## WHAT THIS TASK INVOLVES
Word for word, restate every line of the material.

====== SOURCE EXCERPT

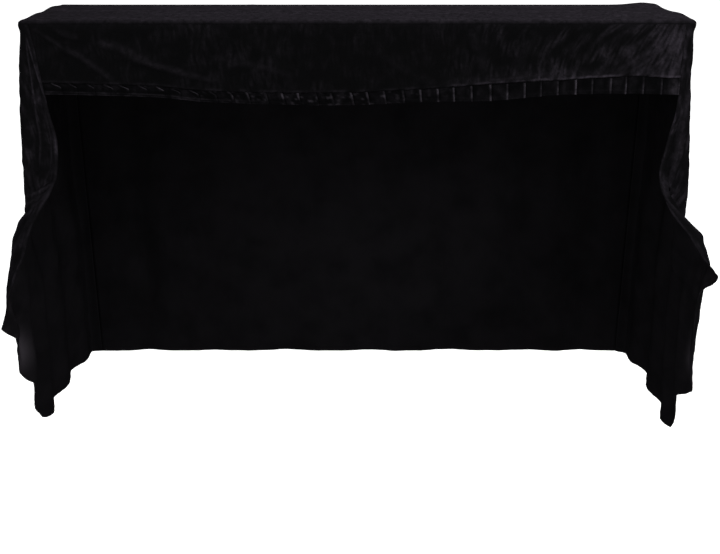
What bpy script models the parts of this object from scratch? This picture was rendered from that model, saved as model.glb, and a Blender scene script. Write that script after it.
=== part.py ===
"""A fitted velvet cover for an upright piano, hanging with its front open for playing.

Metres, +Z up. The origin is the middle of the top panel's underside, where the cover rests on
the piano. X runs along the keyboard, -Y is the front. Every sheet is drawn as its outer surface
and thickened inwards. A drop is a depth below the top panel's outer surface.
"""
from collections import namedtuple
from math import cos, exp, hypot, pi, sin

import bmesh
import bpy
from mathutils import Vector

CLOTH = 0.002
SEAM_GAP = 0.0003
TOP_WIDTH = 1.500
TOP_DEPTH = 0.340
EDGE_RADIUS = 0.004
RIM = 0.001               # straight margin that the top panel turns down to its seam
BACK_LAP = 0.010          # straight margin of a side panel on the back of the cover
FULL_DROP = 0.955
WALL_TOP = EDGE_RADIUS + RIM + SEAM_GAP

HALF_WIDTH = TOP_WIDTH / 2
HALF_DEPTH = TOP_DEPTH / 2

PLEATS = 37
PLEAT_DEPTH = 0.005
PLEAT_CREST = 0.84
PLEAT_MIDDLE = 0.42

# The hem starts to rise towards the front at this share of the way down the side panels
RISE_START = 0.30
RISE_POWER = 1.2
BACK_FLARE = 0.35
FOLD_FADE = 0.22
BULGE_SKEW = 6.75         # makes the bulge's highest point as high as its table says

# How far a side panel's front corner stands out from the top's width, and how softly it bends
Flare = namedtuple("Flare", "drop out bend")
LEFT_FLARE = (
    Flare(0.000, 0.000, 0.004),
    Flare(0.090, 0.015, 0.012),
    Flare(0.180, 0.026, 0.013),
    Flare(0.270, 0.033, 0.015),
    Flare(0.345, 0.036, 0.018),
    Flare(0.410, 0.039, 0.022),
    Flare(0.480, 0.040, 0.028),
    Flare(0.600, 0.027, 0.040),
    Flare(0.955, 0.034, 0.050),
)
RIGHT_FLARE = (
    Flare(0.000, 0.000, 0.004),
    Flare(0.090, 0.008, 0.012),
    Flare(0.180, 0.015, 0.013),
    Flare(0.270, 0.024, 0.015),
    Flare(0.345, 0.029, 0.018),
    Flare(0.410, 0.031, 0.022),
    Flare(0.600, 0.020, 0.040),
    Flare(0.955, 0.032, 0.050),
)

# A side panel's front edge: inside the top's width by inset, ahead of the front by forward. By
# bulge the cloth stands out between the front corner and that edge, as it lies over the keyboard's arm
Edge = namedtuple("Edge", "drop inset forward bulge")
LEFT_EDGE = (
    Edge(0.000, 0.0180, 0.000, 0.000),
    Edge(0.100, 0.0300, 0.000, 0.000),
    Edge(0.200, 0.0420, 0.000, 0.000),
    Edge(0.270, 0.0550, 0.002, 0.000),
    Edge(0.335, 0.0510, 0.006, 0.000),
    Edge(0.360, 0.0460, 0.018, 0.006),
    Edge(0.382, 0.0410, 0.048, 0.017),
    Edge(0.401, 0.0340, 0.090, 0.028),
    Edge(0.421, 0.0280, 0.140, 0.036),
    Edge(0.442, 0.0250, 0.190, 0.041),
    Edge(0.490, 0.0140, 0.228, 0.039),
    Edge(0.550, -0.0130, 0.246, 0.027),
    Edge(0.620, -0.0340, 0.251, 0.002),
    Edge(0.640, -0.0420, 0.252, 0.000),
)
RIGHT_EDGE = (
    Edge(0.000, 0.0180, 0.000, 0.000),
    Edge(0.100, 0.0190, 0.000, 0.000),
    Edge(0.200, 0.0200, 0.000, 0.000),
    Edge(0.270, 0.0330, 0.002, 0.000),
    Edge(0.335, 0.0450, 0.006, 0.000),
    Edge(0.368, 0.0450, 0.018, 0.004),
    Edge(0.389, 0.0440, 0.050, 0.016),
    Edge(0.405, 0.0410, 0.095, 0.026),
    Edge(0.418, 0.0350, 0.150, 0.036),
    Edge(0.434, 0.0230, 0.208, 0.040),
    Edge(0.470, 0.0010, 0.248, 0.034),
    Edge(0.496, -0.0210, 0.261, 0.010),
    Edge(0.510, -0.0330, 0.264, 0.000),
)

# Hem of a side panel. Stations: -1 to 0 the lap on the back, to 1 the back corner, to 2 the side,
# to 3 the front corner, to 4 the part that reaches forward
Hem = namedtuple("Hem", "station drop")
LEFT_HEM = (
    Hem(-1.0, 0.955),
    Hem(1.00, 0.955),
    Hem(1.50, 0.948),
    Hem(2.00, 0.955),
    Hem(2.60, 0.968),
    Hem(2.92, 0.968),
    Hem(3.10, 0.922),
    Hem(3.25, 0.858),
    Hem(3.45, 0.814),
    Hem(3.59, 0.764),
    Hem(3.69, 0.708),
    Hem(3.80, 0.679),
    Hem(4.00, 0.640),
)
RIGHT_HEM = (
    Hem(-1.0, 0.955),
    Hem(1.00, 0.960),
    Hem(1.50, 0.950),
    Hem(2.00, 0.970),
    Hem(2.60, 0.990),
    Hem(2.92, 0.996),
    Hem(3.04, 0.972),
    Hem(3.14, 0.918),
    Hem(3.25, 0.880),
    Hem(3.42, 0.852),
    Hem(3.56, 0.808),
    Hem(3.66, 0.650),
    Hem(3.74, 0.552),
    Hem(3.88, 0.530),
    Hem(4.00, 0.514),
)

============

## TASK RESULT
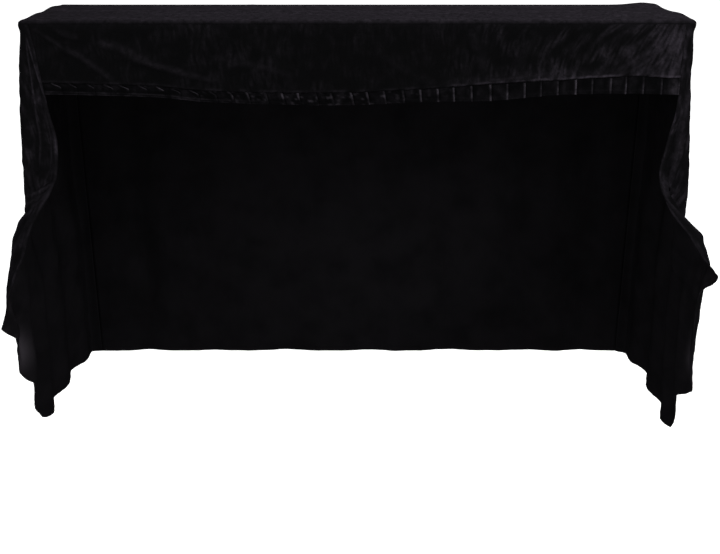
What bpy script models the parts of this object from scratch? This picture was rendered from that model, saved as model.glb, and a Blender scene script. Write that script after it.
=== part.py ===
"""A fitted velvet cover for an upright piano, hanging with its front open for playing.

Metres, +Z up. The origin is the middle of the top panel's underside, where the cover rests on
the piano. X runs along the keyboard, -Y is the front. Every sheet is drawn as its outer surface
and thickened inwards. A drop is a depth below the top panel's outer surface.
"""
from collections import namedtuple
from math import cos, exp, hypot, pi, sin

import bmesh
import bpy
from mathutils import Vector

CLOTH = 0.002
SEAM_GAP = 0.0003
TOP_WIDTH = 1.500
TOP_DEPTH = 0.340
EDGE_RADIUS = 0.004
RIM = 0.001               # straight margin that the top panel turns down to its seam
BACK_LAP = 0.010          # straight margin of a side panel on the back of the cover
FULL_DROP = 0.955
WALL_TOP = EDGE_RADIUS + RIM + SEAM_GAP

HALF_WIDTH = TOP_WIDTH / 2
HALF_DEPTH = TOP_DEPTH / 2

PLEATS = 37
PLEAT_DEPTH = 0.005
PLEAT_CREST = 0.84
PLEAT_MIDDLE = 0.42

# The hem starts to rise towards the front at this share of the way down the side panels
RISE_START = 0.30
RISE_POWER = 1.2
BACK_FLARE = 0.35
FOLD_FADE = 0.22
BULGE_SKEW = 6.75         # makes the bulge's highest point as high as its table says

# How far a side panel's front corner stands out from the top's width, and how softly it bends
Flare = namedtuple("Flare", "drop out bend")
LEFT_FLARE = (
    Flare(0.000, 0.000, 0.004),
    Flare(0.090, 0.015, 0.012),
    Flare(0.180, 0.026, 0.013),
    Flare(0.270, 0.033, 0.015),
    Flare(0.345, 0.036, 0.018),
    Flare(0.410, 0.039, 0.022),
    Flare(0.480, 0.040, 0.028),
    Flare(0.600, 0.027, 0.040),
    Flare(0.955, 0.034, 0.050),
)
RIGHT_FLARE = (
    Flare(0.000, 0.000, 0.004),
    Flare(0.090, 0.008, 0.012),
    Flare(0.180, 0.015, 0.013),
    Flare(0.270, 0.024, 0.015),
    Flare(0.345, 0.029, 0.018),
    Flare(0.410, 0.031, 0.022),
    Flare(0.600, 0.020, 0.040),
    Flare(0.955, 0.032, 0.050),
)

# A side panel's front edge: inside the top's width by inset, ahead of the front by forward. By
# bulge the cloth stands out between the front corner and that edge, as it lies over the keyboard's arm
Edge = namedtuple("Edge", "drop inset forward bulge")
LEFT_EDGE = (
    Edge(0.000, 0.0180, 0.000, 0.000),
    Edge(0.100, 0.0300, 0.000, 0.000),
    Edge(0.200, 0.0420, 0.000, 0.000),
    Edge(0.270, 0.0550, 0.002, 0.000),
    Edge(0.335, 0.0510, 0.006, 0.000),
    Edge(0.360, 0.0460, 0.018, 0.006),
    Edge(0.382, 0.0410, 0.048, 0.017),
    Edge(0.401, 0.0340, 0.090, 0.028),
    Edge(0.421, 0.0280, 0.140, 0.036),
    Edge(0.442, 0.0250, 0.190, 0.041),
    Edge(0.490, 0.0140, 0.228, 0.039),
    Edge(0.550, -0.0130, 0.246, 0.027),
    Edge(0.620, -0.0340, 0.251, 0.002),
    Edge(0.640, -0.0420, 0.252, 0.000),
)
RIGHT_EDGE = (
    Edge(0.000, 0.0180, 0.000, 0.000),
    Edge(0.100, 0.0190, 0.000, 0.000),
    Edge(0.200, 0.0200, 0.000, 0.000),
    Edge(0.270, 0.0330, 0.002, 0.000),
    Edge(0.335, 0.0450, 0.006, 0.000),
    Edge(0.368, 0.0450, 0.018, 0.004),
    Edge(0.389, 0.0440, 0.050, 0.016),
    Edge(0.405, 0.0410, 0.095, 0.026),
    Edge(0.418, 0.0350, 0.150, 0.036),
    Edge(0.434, 0.0230, 0.208, 0.040),
    Edge(0.470, 0.0010, 0.248, 0.034),
    Edge(0.496, -0.0210, 0.261, 0.010),
    Edge(0.510, -0.0330, 0.264, 0.000),
)

# Hem of a side panel. Stations: -1 to 0 the lap on the back, to 1 the back corner, to 2 the side,
# to 3 the front corner, to 4 the part that reaches forward
Hem = namedtuple("Hem", "station drop")
LEFT_HEM = (
    Hem(-1.0, 0.955),
    Hem(1.00, 0.955),
    Hem(1.50, 0.948),
    Hem(2.00, 0.955),
    Hem(2.60, 0.968),
    Hem(2.92, 0.968),
    Hem(3.10, 0.922),
    Hem(3.25, 0.858),
    Hem(3.45, 0.814),
    Hem(3.59, 0.764),
    Hem(3.69, 0.708),
    Hem(3.80, 0.679),
    Hem(4.00, 0.640),
)
RIGHT_HEM = (
    Hem(-1.0, 0.955),
    Hem(1.00, 0.960),
    Hem(1.50, 0.950),
    Hem(2.00, 0.970),
    Hem(2.60, 0.990),
    Hem(2.92, 0.996),
    Hem(3.04, 0.972),
    Hem(3.14, 0.918),
    Hem(3.25, 0.880),
    Hem(3.42, 0.852),
    Hem(3.56, 0.808),
    Hem(3.66, 0.650),
    Hem(3.74, 0.552),
    Hem(3.88, 0.530),
    Hem(4.00, 0.514),
)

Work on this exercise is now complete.